= What is needed =
Return only the lines running from the line with "Keep writing the" down to the line with "return field", both included, exactly as they appear.

* Begin Data listing *

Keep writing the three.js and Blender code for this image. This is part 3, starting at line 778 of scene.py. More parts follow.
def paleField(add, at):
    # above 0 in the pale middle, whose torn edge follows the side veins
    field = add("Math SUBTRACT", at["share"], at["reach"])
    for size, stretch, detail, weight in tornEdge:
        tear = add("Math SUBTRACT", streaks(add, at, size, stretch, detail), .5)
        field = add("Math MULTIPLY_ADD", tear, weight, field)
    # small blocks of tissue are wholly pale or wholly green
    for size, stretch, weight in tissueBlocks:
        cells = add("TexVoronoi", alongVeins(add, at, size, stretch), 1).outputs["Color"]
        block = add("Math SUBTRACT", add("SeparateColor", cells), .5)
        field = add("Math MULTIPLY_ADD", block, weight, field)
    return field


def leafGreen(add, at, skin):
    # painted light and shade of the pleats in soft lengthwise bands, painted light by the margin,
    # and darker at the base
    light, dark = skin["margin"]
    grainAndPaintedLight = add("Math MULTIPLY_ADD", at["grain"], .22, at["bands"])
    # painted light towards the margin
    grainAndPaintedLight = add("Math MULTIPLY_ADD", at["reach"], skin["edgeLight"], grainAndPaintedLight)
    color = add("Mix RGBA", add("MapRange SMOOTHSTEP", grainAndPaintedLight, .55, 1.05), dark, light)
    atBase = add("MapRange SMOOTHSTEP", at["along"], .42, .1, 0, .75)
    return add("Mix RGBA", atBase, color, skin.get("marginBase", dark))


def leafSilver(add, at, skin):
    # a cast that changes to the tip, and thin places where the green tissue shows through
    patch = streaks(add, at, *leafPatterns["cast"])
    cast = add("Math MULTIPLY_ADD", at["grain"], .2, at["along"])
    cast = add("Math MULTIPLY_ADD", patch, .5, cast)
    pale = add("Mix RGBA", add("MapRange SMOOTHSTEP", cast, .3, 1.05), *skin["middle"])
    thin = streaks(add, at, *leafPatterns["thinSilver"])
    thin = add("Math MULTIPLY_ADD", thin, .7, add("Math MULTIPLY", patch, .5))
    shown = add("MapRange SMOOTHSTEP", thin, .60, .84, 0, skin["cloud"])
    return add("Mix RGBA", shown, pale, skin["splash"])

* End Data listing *
* Begin Data listing *

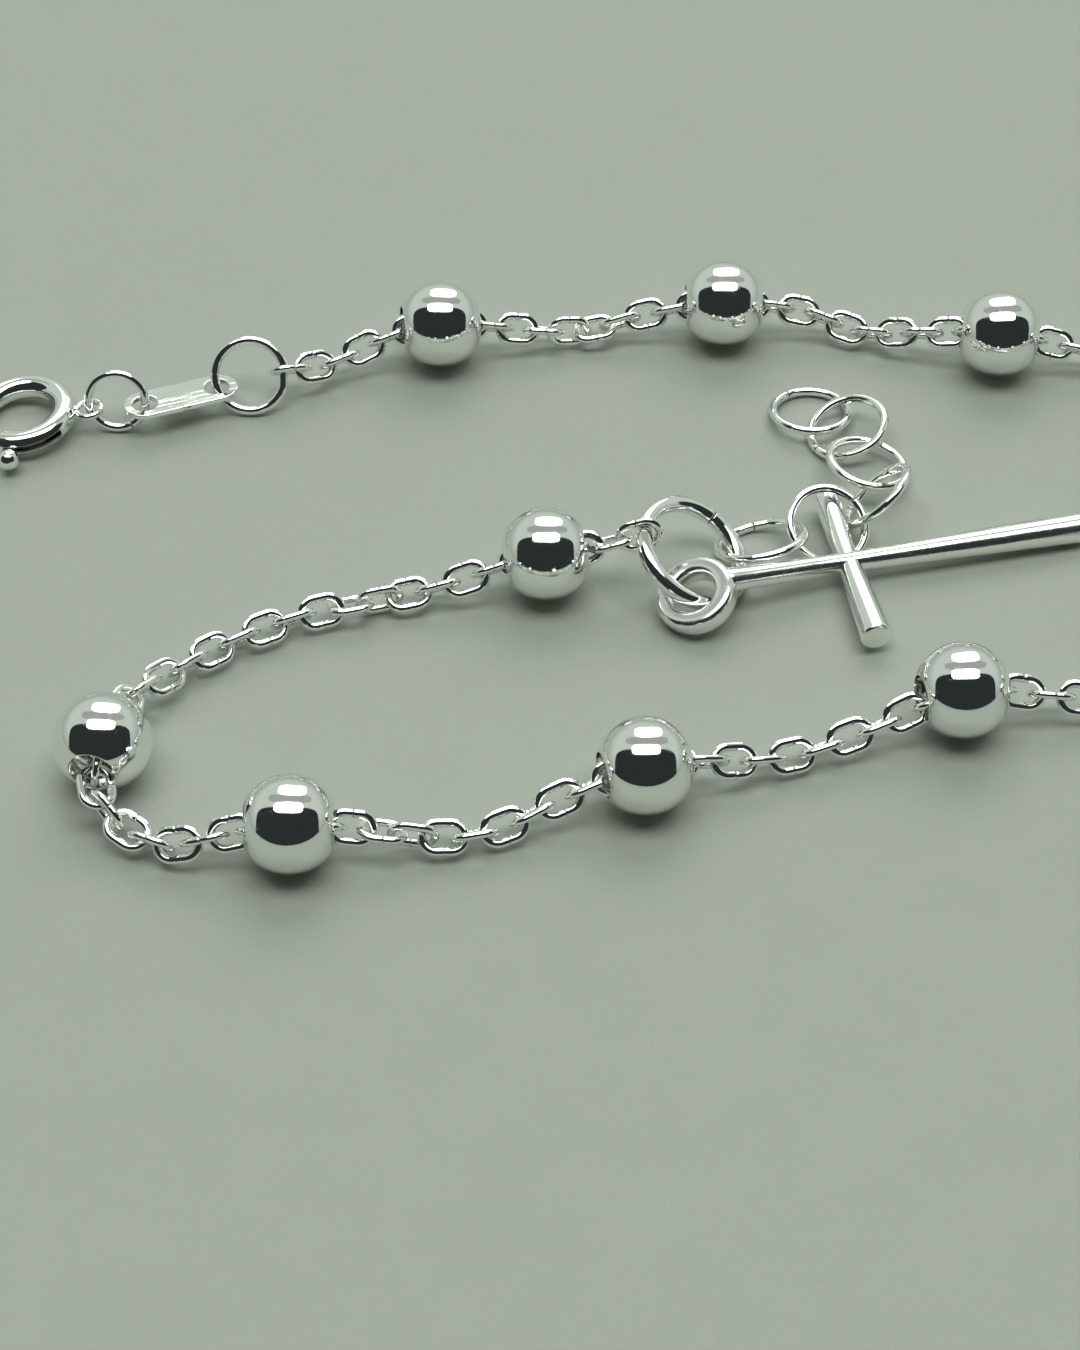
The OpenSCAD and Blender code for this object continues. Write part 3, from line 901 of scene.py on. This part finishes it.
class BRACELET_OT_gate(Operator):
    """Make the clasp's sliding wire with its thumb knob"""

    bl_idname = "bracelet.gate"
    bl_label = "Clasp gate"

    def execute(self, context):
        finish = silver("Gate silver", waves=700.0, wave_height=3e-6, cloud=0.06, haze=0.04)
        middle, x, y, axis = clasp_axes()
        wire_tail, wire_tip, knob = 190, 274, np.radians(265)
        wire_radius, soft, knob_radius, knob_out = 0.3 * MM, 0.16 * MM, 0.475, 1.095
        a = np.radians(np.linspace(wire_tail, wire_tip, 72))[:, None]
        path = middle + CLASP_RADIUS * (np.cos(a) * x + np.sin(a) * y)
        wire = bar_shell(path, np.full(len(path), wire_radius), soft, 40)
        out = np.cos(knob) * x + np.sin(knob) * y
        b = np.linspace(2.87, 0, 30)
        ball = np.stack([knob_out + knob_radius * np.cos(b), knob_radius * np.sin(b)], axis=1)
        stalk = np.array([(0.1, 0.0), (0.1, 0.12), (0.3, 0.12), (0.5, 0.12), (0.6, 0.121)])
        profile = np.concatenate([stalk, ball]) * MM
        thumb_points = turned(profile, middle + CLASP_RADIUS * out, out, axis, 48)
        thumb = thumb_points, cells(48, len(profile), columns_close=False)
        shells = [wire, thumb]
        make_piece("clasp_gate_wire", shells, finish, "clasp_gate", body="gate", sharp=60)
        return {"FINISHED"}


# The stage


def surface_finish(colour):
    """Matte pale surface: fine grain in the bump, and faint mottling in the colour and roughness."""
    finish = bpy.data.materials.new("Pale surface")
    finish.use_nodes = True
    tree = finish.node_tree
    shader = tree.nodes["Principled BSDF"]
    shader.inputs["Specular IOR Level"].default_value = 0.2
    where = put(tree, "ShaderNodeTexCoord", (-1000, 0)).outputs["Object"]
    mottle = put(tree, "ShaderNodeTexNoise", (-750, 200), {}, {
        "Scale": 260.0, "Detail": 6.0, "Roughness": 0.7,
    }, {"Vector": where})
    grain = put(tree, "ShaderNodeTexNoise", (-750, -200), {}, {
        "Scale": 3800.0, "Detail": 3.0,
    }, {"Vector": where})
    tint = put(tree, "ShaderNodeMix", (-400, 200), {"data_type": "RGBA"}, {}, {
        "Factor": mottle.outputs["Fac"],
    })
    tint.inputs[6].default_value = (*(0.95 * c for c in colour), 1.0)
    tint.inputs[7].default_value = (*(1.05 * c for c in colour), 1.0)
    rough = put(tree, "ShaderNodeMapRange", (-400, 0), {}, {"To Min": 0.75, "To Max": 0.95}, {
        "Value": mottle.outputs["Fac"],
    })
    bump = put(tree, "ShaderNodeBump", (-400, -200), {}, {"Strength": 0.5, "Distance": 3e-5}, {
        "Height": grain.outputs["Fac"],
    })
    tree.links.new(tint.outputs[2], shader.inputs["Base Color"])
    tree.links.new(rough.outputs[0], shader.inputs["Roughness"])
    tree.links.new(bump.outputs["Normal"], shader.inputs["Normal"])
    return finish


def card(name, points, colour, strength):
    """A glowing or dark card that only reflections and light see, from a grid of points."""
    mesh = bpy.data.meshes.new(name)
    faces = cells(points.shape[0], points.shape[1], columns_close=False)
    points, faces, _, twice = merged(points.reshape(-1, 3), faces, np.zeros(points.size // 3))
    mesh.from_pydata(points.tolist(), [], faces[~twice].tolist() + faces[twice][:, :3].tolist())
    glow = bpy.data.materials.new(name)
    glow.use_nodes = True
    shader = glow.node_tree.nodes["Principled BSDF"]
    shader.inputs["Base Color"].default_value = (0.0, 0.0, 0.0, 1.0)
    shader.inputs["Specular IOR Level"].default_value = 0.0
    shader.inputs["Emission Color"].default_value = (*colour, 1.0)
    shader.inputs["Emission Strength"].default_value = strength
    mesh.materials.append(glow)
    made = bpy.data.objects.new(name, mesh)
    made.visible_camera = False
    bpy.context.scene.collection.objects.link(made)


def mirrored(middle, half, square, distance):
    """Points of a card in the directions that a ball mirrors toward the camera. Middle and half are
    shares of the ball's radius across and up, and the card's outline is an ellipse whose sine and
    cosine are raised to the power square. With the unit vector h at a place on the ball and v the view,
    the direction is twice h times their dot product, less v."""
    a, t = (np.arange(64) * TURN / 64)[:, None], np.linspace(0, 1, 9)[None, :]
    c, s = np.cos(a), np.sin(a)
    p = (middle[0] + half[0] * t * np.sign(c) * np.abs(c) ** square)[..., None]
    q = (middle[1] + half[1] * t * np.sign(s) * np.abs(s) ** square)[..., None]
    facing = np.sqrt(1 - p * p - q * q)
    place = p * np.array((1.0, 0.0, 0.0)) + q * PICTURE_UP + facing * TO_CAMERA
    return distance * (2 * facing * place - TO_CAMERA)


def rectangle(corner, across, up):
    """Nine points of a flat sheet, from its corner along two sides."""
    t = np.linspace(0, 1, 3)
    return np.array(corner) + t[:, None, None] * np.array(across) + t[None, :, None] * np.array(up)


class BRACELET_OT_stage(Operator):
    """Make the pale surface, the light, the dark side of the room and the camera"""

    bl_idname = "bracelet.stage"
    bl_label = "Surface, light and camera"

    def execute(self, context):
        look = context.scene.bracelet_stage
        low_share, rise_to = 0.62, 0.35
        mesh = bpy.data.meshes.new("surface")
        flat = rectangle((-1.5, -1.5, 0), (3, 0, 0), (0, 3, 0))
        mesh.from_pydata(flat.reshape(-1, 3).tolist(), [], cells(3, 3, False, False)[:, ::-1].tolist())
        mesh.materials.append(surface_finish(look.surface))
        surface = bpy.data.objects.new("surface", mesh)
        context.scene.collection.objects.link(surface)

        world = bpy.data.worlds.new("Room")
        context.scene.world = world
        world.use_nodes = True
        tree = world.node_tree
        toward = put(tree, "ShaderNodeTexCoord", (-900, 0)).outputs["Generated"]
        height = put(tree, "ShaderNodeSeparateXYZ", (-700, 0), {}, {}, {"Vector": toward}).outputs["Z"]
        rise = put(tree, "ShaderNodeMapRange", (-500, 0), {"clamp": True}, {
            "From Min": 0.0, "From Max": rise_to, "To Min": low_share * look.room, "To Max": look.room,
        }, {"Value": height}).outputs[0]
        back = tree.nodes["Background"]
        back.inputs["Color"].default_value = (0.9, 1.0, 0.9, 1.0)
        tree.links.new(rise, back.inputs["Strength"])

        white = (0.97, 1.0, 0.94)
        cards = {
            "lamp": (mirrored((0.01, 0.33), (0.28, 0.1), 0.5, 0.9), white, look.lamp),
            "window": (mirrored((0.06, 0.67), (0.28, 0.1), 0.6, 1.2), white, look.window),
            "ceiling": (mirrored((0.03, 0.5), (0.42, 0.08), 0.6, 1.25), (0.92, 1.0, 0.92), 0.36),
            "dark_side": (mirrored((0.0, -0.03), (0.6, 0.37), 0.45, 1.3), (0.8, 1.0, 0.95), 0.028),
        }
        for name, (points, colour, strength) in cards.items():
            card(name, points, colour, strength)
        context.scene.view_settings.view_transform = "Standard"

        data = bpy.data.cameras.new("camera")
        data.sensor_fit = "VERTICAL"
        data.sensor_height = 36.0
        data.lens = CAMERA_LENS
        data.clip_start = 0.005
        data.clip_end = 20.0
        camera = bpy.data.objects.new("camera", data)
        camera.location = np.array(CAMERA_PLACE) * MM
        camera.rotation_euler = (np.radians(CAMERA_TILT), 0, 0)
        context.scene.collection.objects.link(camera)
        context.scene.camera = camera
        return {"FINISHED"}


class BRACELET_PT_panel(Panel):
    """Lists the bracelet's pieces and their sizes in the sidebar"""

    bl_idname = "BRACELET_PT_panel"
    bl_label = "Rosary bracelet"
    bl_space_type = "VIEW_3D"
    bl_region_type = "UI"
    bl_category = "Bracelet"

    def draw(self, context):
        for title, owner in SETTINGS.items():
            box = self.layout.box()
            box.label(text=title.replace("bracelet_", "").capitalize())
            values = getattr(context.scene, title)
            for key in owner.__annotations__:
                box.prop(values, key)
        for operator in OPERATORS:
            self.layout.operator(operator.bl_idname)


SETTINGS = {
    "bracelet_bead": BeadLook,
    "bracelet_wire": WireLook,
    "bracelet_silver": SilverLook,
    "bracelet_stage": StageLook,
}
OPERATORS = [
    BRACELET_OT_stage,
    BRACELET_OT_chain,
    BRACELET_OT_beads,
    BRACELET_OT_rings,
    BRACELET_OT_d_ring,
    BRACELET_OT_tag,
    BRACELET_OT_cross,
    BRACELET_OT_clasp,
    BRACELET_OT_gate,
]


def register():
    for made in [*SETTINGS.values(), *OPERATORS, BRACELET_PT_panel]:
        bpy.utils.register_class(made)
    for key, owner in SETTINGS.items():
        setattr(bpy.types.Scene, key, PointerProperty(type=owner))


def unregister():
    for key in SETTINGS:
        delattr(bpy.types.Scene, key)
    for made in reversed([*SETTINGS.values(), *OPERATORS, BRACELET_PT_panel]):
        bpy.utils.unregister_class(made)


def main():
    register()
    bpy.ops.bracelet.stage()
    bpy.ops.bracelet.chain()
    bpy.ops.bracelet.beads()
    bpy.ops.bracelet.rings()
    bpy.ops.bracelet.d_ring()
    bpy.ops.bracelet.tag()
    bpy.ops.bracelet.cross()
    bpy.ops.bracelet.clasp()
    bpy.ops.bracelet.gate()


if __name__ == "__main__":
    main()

* End Data listing *

= Exercise output =
Keep writing the three.js and Blender code for this image. This is part 3, starting at line 778 of scene.py. More parts follow.
def paleField(add, at):
    # above 0 in the pale middle, whose torn edge follows the side veins
    field = add("Math SUBTRACT", at["share"], at["reach"])
    for size, stretch, detail, weight in tornEdge:
        tear = add("Math SUBTRACT", streaks(add, at, size, stretch, detail), .5)
        field = add("Math MULTIPLY_ADD", tear, weight, field)
    # small blocks of tissue are wholly pale or wholly green
    for size, stretch, weight in tissueBlocks:
        cells = add("TexVoronoi", alongVeins(add, at, size, stretch), 1).outputs["Color"]
        block = add("Math SUBTRACT", add("SeparateColor", cells), .5)
        field = add("Math MULTIPLY_ADD", block, weight, field)
    return field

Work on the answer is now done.